[3D code data]
◇ ◇ ◇

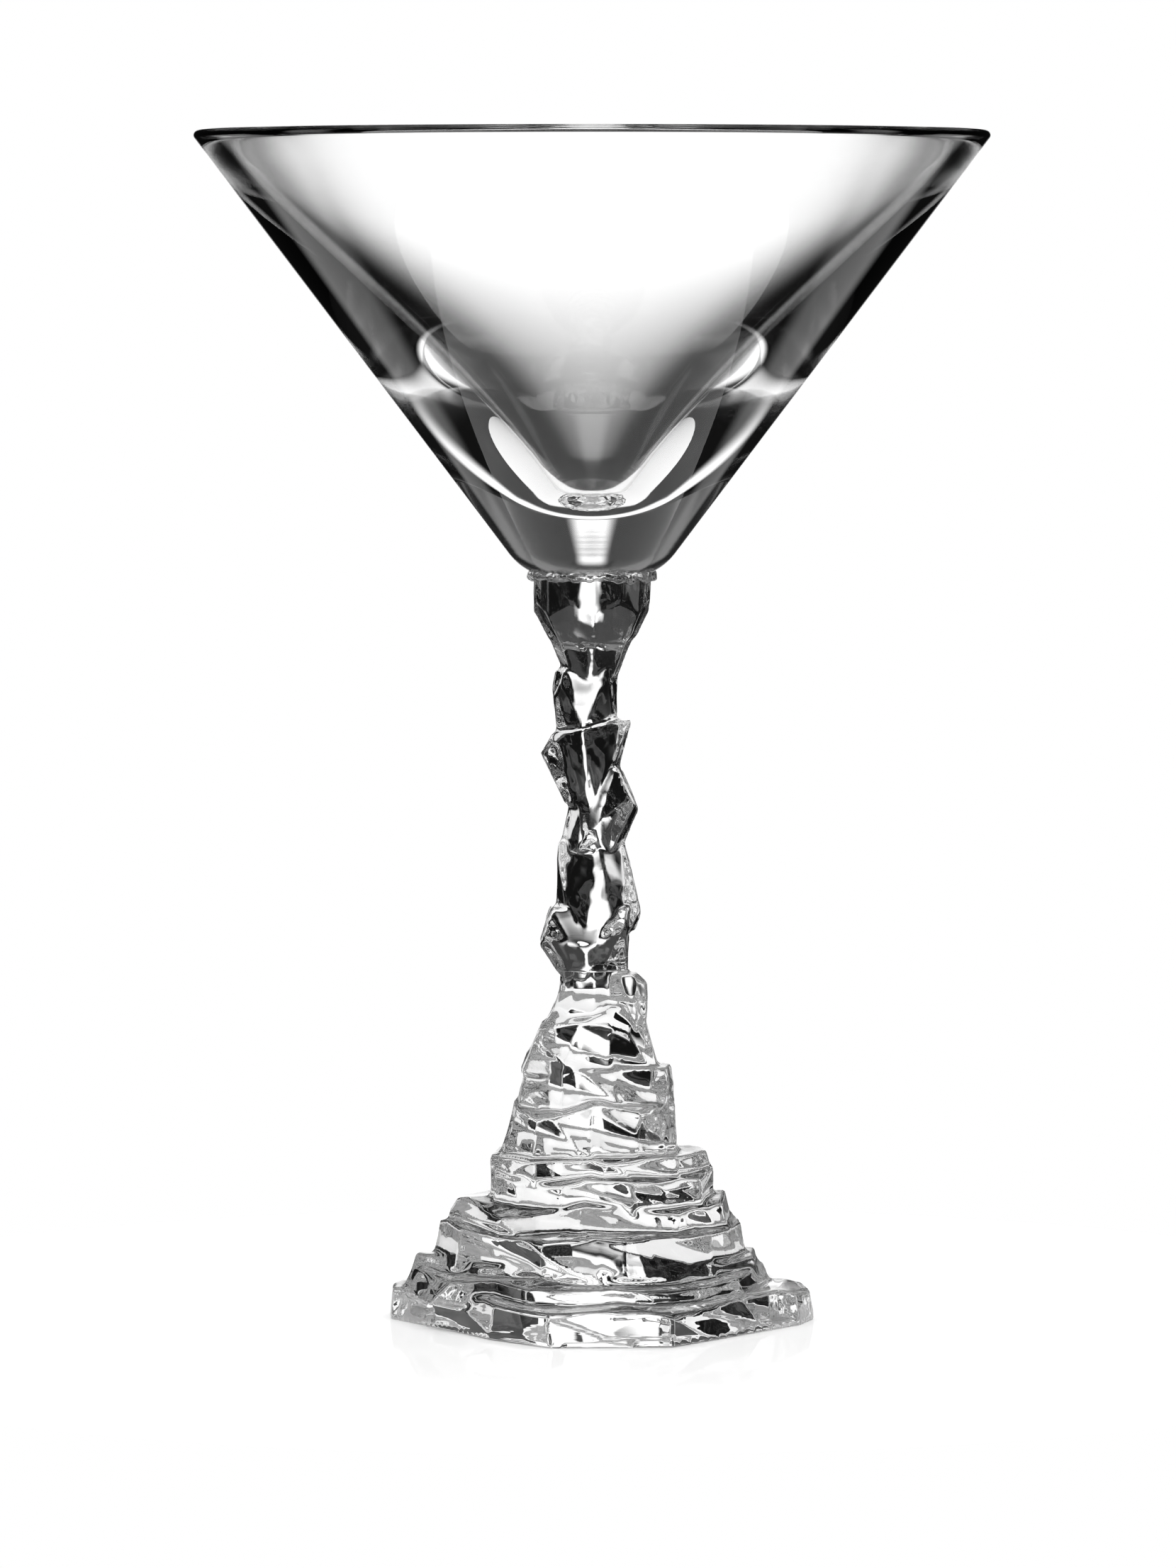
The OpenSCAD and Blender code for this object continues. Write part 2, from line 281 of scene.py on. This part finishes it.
disc = bmesh.new()
bmesh.ops.create_circle(disc, cap_ends=True, segments=TABLE_SIDES, radius=TABLE_RADIUS)
table_mesh = bpy.data.meshes.new("table")
disc.to_mesh(table_mesh)
disc.free()
table_top = add_piece("table", table_mesh, acrylic)
table_top.location.z = -TABLE_GAP
print("table across in mm:", round(2 * TABLE_RADIUS / MM))

# %% [markdown]
# ## The softbox
#
# A large square lamp overhead lights the table and gives the foot its weak, wide shadow. It
# is kept out of reflections and out of what shows through the glass, where so large a square
# of light would fill the facets and ledges with white.

# %% Overhead softbox
SOFTBOX_SIDE = 1.6
SOFTBOX_HEIGHT = 1.3
SOFTBOX_POWER = 27.0

softbox_data = bpy.data.lights.new("softbox", "AREA")
softbox_data.shape = "SQUARE"
softbox_data.size = SOFTBOX_SIDE
softbox_data.energy = SOFTBOX_POWER
softbox = bpy.data.objects.new("softbox", softbox_data)
softbox.location.z = SOFTBOX_HEIGHT
softbox.visible_camera = False
softbox.visible_glossy = False
softbox.visible_transmission = False
scene.collection.objects.link(softbox)
print("softbox watts for each square metre:", round(SOFTBOX_POWER / SOFTBOX_SIDE ** 2, 1))

# %% [markdown]
# ## Lead crystal
#
# Crystal is glass with enough lead oxide in it to bend light harder than window glass does:
# an IOR near 1.54, where window glass has 1.52 and water 1.33. Its surface comes out of the
# fire or off the polishing wheel, so it is mirror smooth, with a faint waviness. A smooth
# noise, in a bump of 0.02 mm at most, bends what is seen through it just enough to say that
# it was made by hand. The same noise gives it a trace of roughness.

# %% Crystal
CRYSTAL_IOR = 1.54
WAVE_DETAIL = 1.0
WAVE_FALL = 0.4
MARKS_TOP = 144 * MM
MARKS_FADE = 7 * MM
MARKS_HAZE = 0.14
MARKS_DETAIL = 2.0


def crystal(name, wave_mm, wave_depth, polish, marks_mm=0.0, marks_depth=0.0):
    """Clear crystal whose surface waves a little, and can have turning marks low down.

    Wavelengths and depths are in millimetres, and polish is the highest roughness.
    """
    material = bpy.data.materials.new(name)
    material.use_nodes = True
    tree = material.node_tree
    surface = tree.nodes["Principled BSDF"]
    surface.inputs["Base Color"].default_value = WHITE
    surface.inputs["IOR"].default_value = CRYSTAL_IOR
    surface.inputs["Transmission Weight"].default_value = 1.0
    place = add_node(tree, "ShaderNodeTexCoord").outputs["Object"]
    waves = add_node(tree, "ShaderNodeTexNoise", Vector=place, Scale=1 / (wave_mm * MM),
                     Detail=WAVE_DETAIL, Roughness=WAVE_FALL).outputs["Fac"]
    ripple = add_node(tree, "ShaderNodeBump", Height=waves, Strength=1.0,
                      Distance=wave_depth * MM).outputs["Normal"]
    haze = add_node(tree, "ShaderNodeMapRange", Value=waves, To_Min=0.0,
                    To_Max=polish).outputs[0]
    if marks_depth:
        height = add_node(tree, "ShaderNodeSeparateXYZ", Vector=place).outputs["Z"]
        marks = add_node(tree, "ShaderNodeTexNoise", {"noise_dimensions": "1D"},
                         W=height, Scale=1 / (marks_mm * MM), Detail=MARKS_DETAIL)
        low_down = add_node(tree, "ShaderNodeMapRange", {"interpolation_type": "SMOOTHSTEP"},
                            Value=height, From_Min=MARKS_TOP,
                            From_Max=MARKS_TOP - MARKS_FADE).outputs[0]
        cut = add_node(tree, "ShaderNodeMath", {"operation": "MULTIPLY"},
                       _0=marks.outputs["Fac"], _1=low_down)
        ripple = add_node(tree, "ShaderNodeBump", Height=cut.outputs[0], Strength=1.0,
                          Distance=marks_depth * MM, Normal=ripple).outputs["Normal"]
        haze = add_node(tree, "ShaderNodeMath", {"operation": "MULTIPLY_ADD"},
                        _0=low_down, _1=MARKS_HAZE, _2=haze).outputs[0]
    tree.links.new(ripple, surface.inputs["Normal"])
    tree.links.new(haze, surface.inputs["Roughness"])
    return material


# %% [markdown]
# ## Four finishes of one crystal
#
# The glass is the same all through, and only the way its surface was made differs. The joint
# is a fifth case: where two pieces are fused there is no surface left, and light goes
# straight through. So the faces there have a plain transparent material.

# %% The finishes
# Turned and fire-polished: the wall is so even that it bends the studio in long clean curves.
# Only the solid base keeps faint turning marks and a haze. Real marks are some tenths of a
# millimetre apart and a few thousandths deep, and these are drawn coarser so that they show.
turned_crystal = crystal("lead_crystal_turned_and_fire_polished", wave_mm=40,
                         wave_depth=0.004, polish=0.003, marks_mm=0.9, marks_depth=0.012)

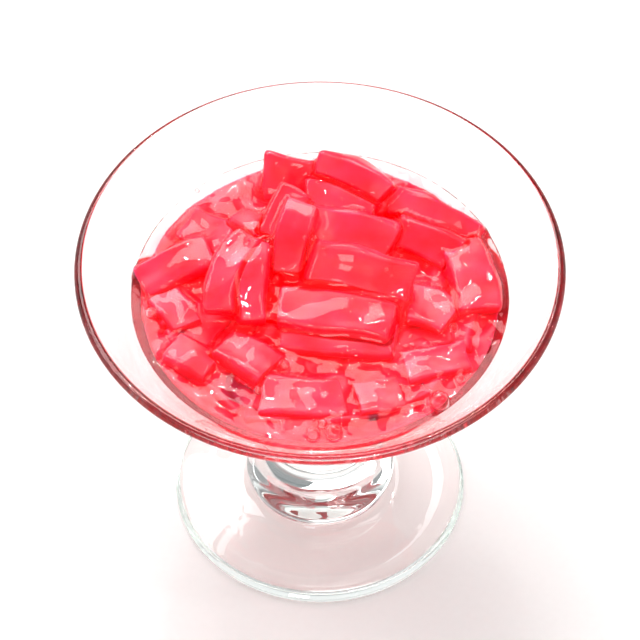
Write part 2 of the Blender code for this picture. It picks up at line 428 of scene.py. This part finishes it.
inside = flowing_line([(0.0, BOWL_FLOOR), (11.0, 46.8), (19.0, 49.2),
                       (inner_radius(WALL_FOOT), WALL_FOOT)], 8)
stem = flowing_line([(outer_radius(46.0), 46.0), (16.2, 40.5), (13.6, 34.0),
                     (13.2, 28.0), (14.0, 21.0), (16.8, 16.0), (18.5, 11.0),
                     (18.0, 8.0), (22.0, 5.8), (34.5, 3.2)], 8)
edge = flowing_line([(35.4, 3.0), (36.5, 1.6), (35.0, 0.0)], 6)
hollow = flowing_line([(28.0, 0.0), (24.0, 0.9), (16.0, 2.4), (8.0, 3.4), (0.0, 3.8)], 6)
outline = [*inside, (inner_radius(WALL_TOP), WALL_TOP), *lip_outline(),
           (outer_radius(WALL_TOP), WALL_TOP), *stem, *edge, *hollow]
print("outline points:", len(outline))

# %% Geometry Nodes that turn an outline
def new_tree(name, inputs):
    """A geometry node tree with named inputs: (name, socket kind, default)."""
    tree = bpy.data.node_groups.new(name, "GeometryNodeTree")
    tree.interface.new_socket("Geometry", in_out="INPUT", socket_type="NodeSocketGeometry")
    tree.interface.new_socket("Geometry", in_out="OUTPUT", socket_type="NodeSocketGeometry")
    for label, kind, default in inputs:
        socket = tree.interface.new_socket(label, in_out="INPUT", socket_type=kind)
        if default is not None:
            socket.default_value = default
    return tree, tree.nodes.new("NodeGroupInput"), tree.nodes.new("NodeGroupOutput")


def run_tree(piece, tree, values):
    """Run a tree on a piece with the given inputs, and return the plain mesh."""
    modifier = piece.modifiers.new(tree.name, "NODES")
    modifier.node_group = tree
    for item in tree.interface.items_tree:
        if item.item_type == "SOCKET" and item.in_out == "INPUT" and item.name in values:
            modifier[item.identifier] = values[item.name]
    return evaluated_copy(piece, tree.name)


turn_tree, entry, exit_ = new_tree("Turn an outline", [
    ("Radius", "NodeSocketFloat", 1.0), ("Segments", "NodeSocketInt", 96),
    ("Material", "NodeSocketMaterial", None)])
profile = add_node(turn_tree, "GeometryNodeMeshToCurve", links={"Mesh": entry.outputs["Geometry"]})
ring = add_node(turn_tree, "GeometryNodeCurvePrimitiveCircle", links={
    "Resolution": entry.outputs["Segments"], "Radius": entry.outputs["Radius"]})
upright = add_node(turn_tree, "GeometryNodeSetCurveNormal", {"mode": "Z_UP"},
                   links={"Curve": ring.outputs["Curve"]})
sweep = add_node(turn_tree, "GeometryNodeCurveToMesh", links={
    "Curve": upright.outputs["Curve"], "Profile Curve": profile.outputs["Curve"]})
weld = add_node(turn_tree, "GeometryNodeMergeByDistance", values={"Distance": 0.002},
                links={"Geometry": sweep.outputs["Mesh"]})
smooth = add_node(turn_tree, "GeometryNodeSetShadeSmooth",
                  links={"Geometry": weld.outputs["Geometry"]})
coat = add_node(turn_tree, "GeometryNodeSetMaterial", links={
    "Geometry": smooth.outputs["Geometry"], "Material": entry.outputs["Material"]})
turn_tree.links.new(coat.outputs["Geometry"], exit_.inputs["Geometry"])


def signed_volume(mesh):
    """Volume inside a closed mesh; negative if its faces point inwards."""
    shape = bmesh.new()
    shape.from_mesh(mesh)
    volume = shape.calc_volume(signed=True)
    shape.free()
    return volume


def turned(name, points, segments, material):
    """Turn an outline of (radius, height) in mm round Z into a closed skin."""
    mesh = bpy.data.meshes.new(name + "_outline")
    flat = [(r - RIM_RADIUS, -z, 0.0) for r, z in points]
    mesh.from_pydata(flat, [(i, i + 1) for i in range(len(flat) - 1)], [])
    result = run_tree(new_object(name + "_outline", mesh), turn_tree, {
        "Radius": RIM_RADIUS, "Segments": segments, "Material": material})
    if signed_volume(result) < 0:
        result.flip_normals()
    low, high = mesh_box(result)
    print(name, "low", low.round(2), "high", high.round(2), "volume", round(signed_volume(result)))
    return result


glass_mesh = turned("glass", outline, 192, soda_glass)
finish_piece("footed_glass", glass_mesh, soda_glass, "glass", "glass")

# %% [markdown]
# ## The strips of jelly
#
# The strips were cut from a sheet with a knife: flat sides with fine grooves
# along them, edges that have gone soft, and faces that ripple a little.  The CAD
# strips have the right places and sizes but plain flat sides.  Each is rebuilt as
# an even skin of small faces and relaxed so that its edges go round.  Then noise
# moves it in or out: round lumps for the ripple, and noise that is drawn out
# along the strip for the grooves.

# %% Ripple and strips
FILM = 0.45                 # thickness of the wet film over a strip, mm
STRIP_VOXEL = 0.33
RIPPLE_HEIGHT = 0.3
RIPPLE_LENGTH = 6.0
GROOVE_HEIGHT = 0.25
GROOVE_SIZE = (3.6, 3.6, 26.0)   # across, across and along the strip, mm
HIGHEST = 93.0              # nothing wet stands above the CAD heap, mm
SWAY = 1.5                  # how far a strip is bent out of true, mm
SWAY_LENGTH = 13.0
SWAY_SEED = 3               # without it the vector noise changes from run to run
noise.seed_set(SWAY_SEED)


def ripple(points, length=RIPPLE_LENGTH, height=RIPPLE_HEIGHT):
    """Slow unevenness at each place, in mm."""
    return np.array([noise.noise(Vector(p) / length) for p in points]) * height


def long_axes(points):
    """Three directions of a strip, from its shortest to its longest."""
    centred = points - points.mean(0)
    _, axes = np.linalg.eigh(centred.T @ centred)
    for column in range(3):
        largest = np.argmax(np.abs(axes[:, column]))
        axes[:, column] *= np.sign(axes[largest, column])
    return axes


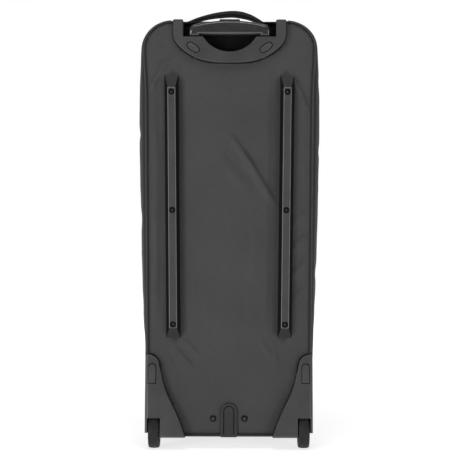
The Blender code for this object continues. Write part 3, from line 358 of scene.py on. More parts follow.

◇ ◇ ◇

* _GOAL_: From the first line of the records above to the line that contains "TABLE_RADIUS / MM))", quote each line exactly.

* _FULL RESPONSE_:
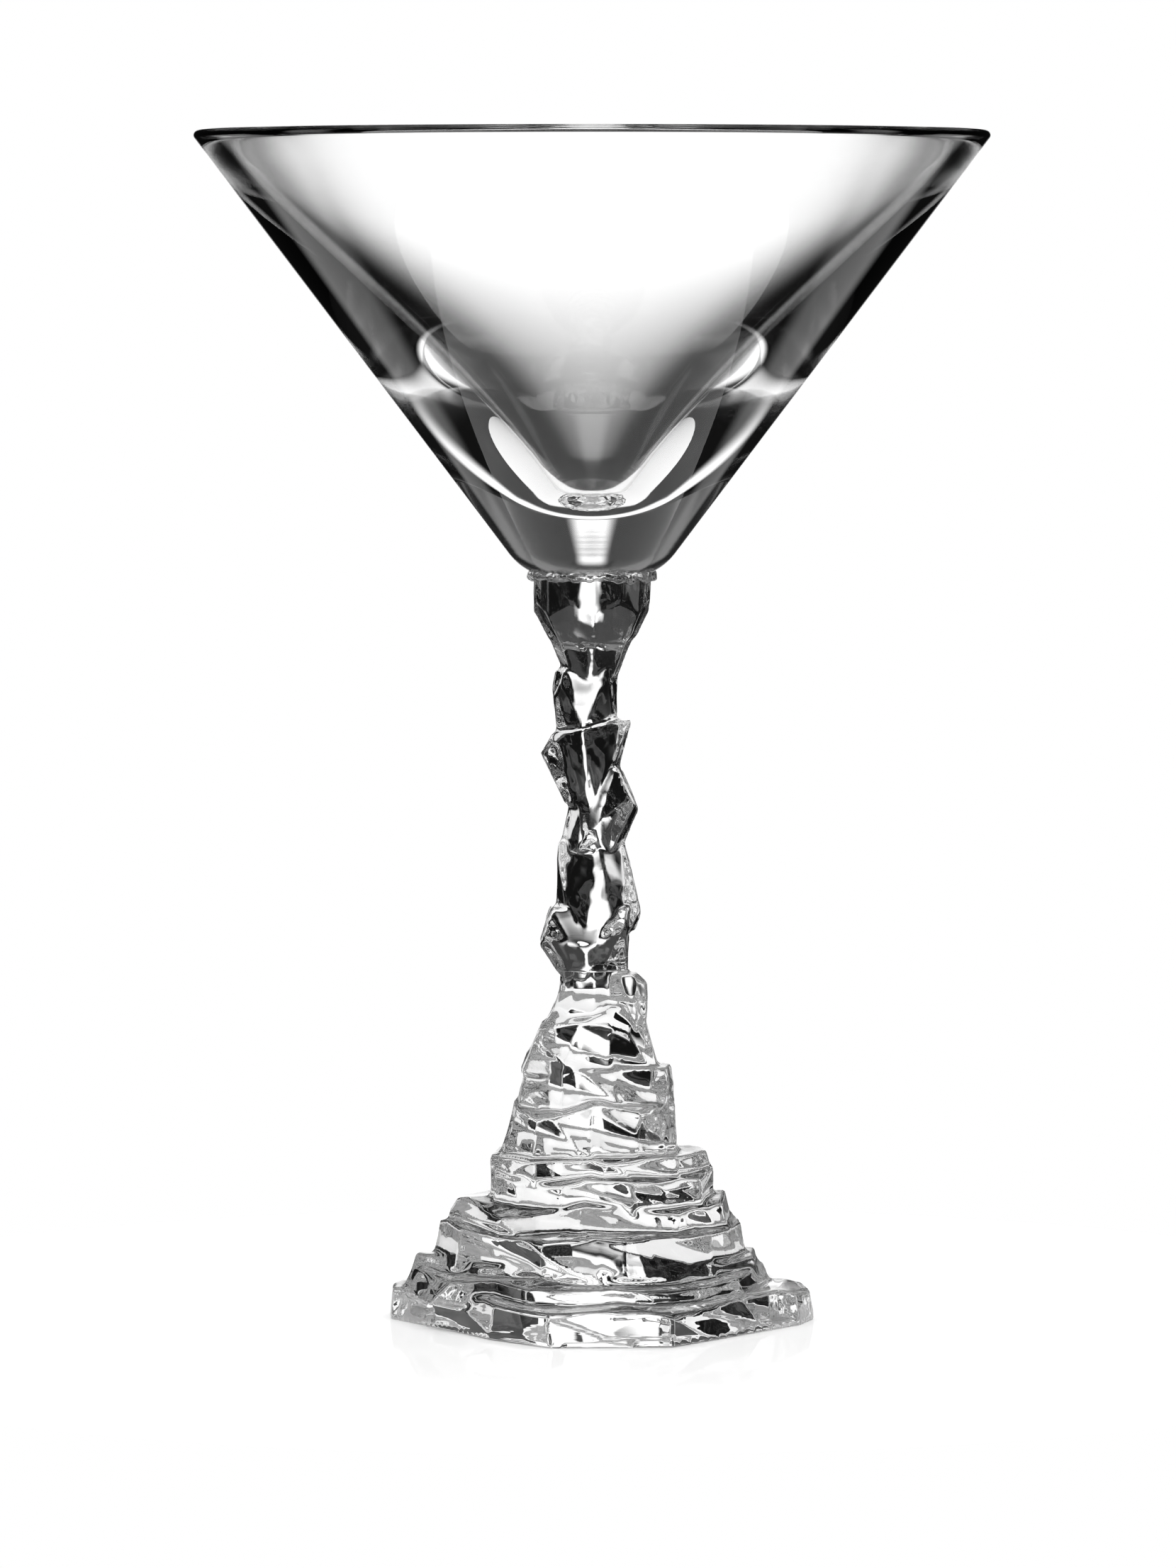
The OpenSCAD and Blender code for this object continues. Write part 2, from line 281 of scene.py on. This part finishes it.
disc = bmesh.new()
bmesh.ops.create_circle(disc, cap_ends=True, segments=TABLE_SIDES, radius=TABLE_RADIUS)
table_mesh = bpy.data.meshes.new("table")
disc.to_mesh(table_mesh)
disc.free()
table_top = add_piece("table", table_mesh, acrylic)
table_top.location.z = -TABLE_GAP
print("table across in mm:", round(2 * TABLE_RADIUS / MM))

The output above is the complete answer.